The Mhallami, or Mhalmites, (Arabic: محلّمى‎‎, Mḥallame; Syriac: ܡܚܠܡܝ̈ܐ‎, Mḥallmāye/Mḥallmoye; Turkish: Mıhellemi) are Syrians, most of whom are living in and around the city of Mardin, Turkey. Outside of the region, they are also known as Mardinli.

Originating from the Arab tribe of Banu Bakr, their homeland was Najd in central Arabia, but they were settled by the Umayyad caliph Muawiyah I to that region.
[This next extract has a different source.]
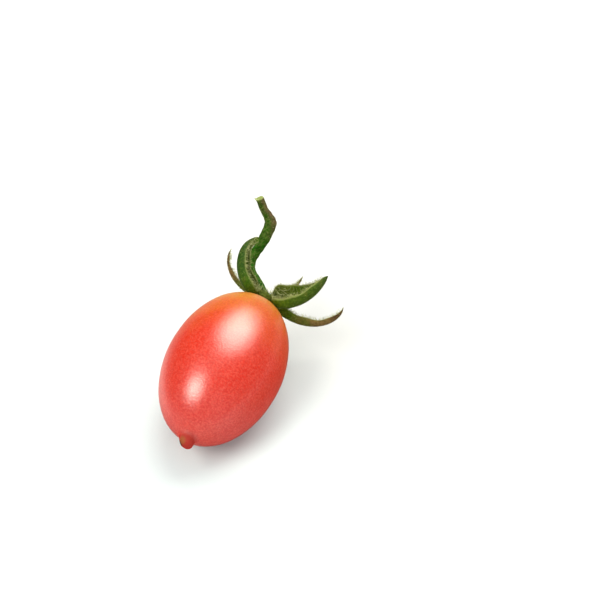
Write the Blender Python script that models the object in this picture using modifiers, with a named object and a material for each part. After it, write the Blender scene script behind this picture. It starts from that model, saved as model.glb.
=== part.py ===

They are now primarily speakers of North Mesopotamian Arabic (qiltu variant) and Sunni Muslims of Shafi`i madh'hab.[2]

Origin[edit]

After the Umayyad expansion into north Mesopotamia, many families from the Arabian Peninsula were settled to the region of Al-Jazira, Mesopotamia, wrote Yaqubi, who lived around that time, in his book Kitab Futuh Al-buldan[3] about the resettlement to the region of Mardin.[2]

Mhallami of Lebanon[edit]

Lebanon had a population of 70,000 to 100,000 Mhallami prior to Lebanese Civil War.[4] Their origin and legal status became a particular concern when they started to seek asylum in Western European countries en masse in the early 1980s.[citation needed][5]

Mhallami of Turkey[edit]

Most Mhallamis in Turkey live in Mardin, and at the village of Yerköy.[citation needed]

The first Mhallami cultural association of Turkey was founded in February 2008 in Mercimekli village of Midyat.[citation needed] In 2015, the founding chairman Mehmet Ali Aslan became the first Mhallami to be elected a member of the Turkish Parliament.[6]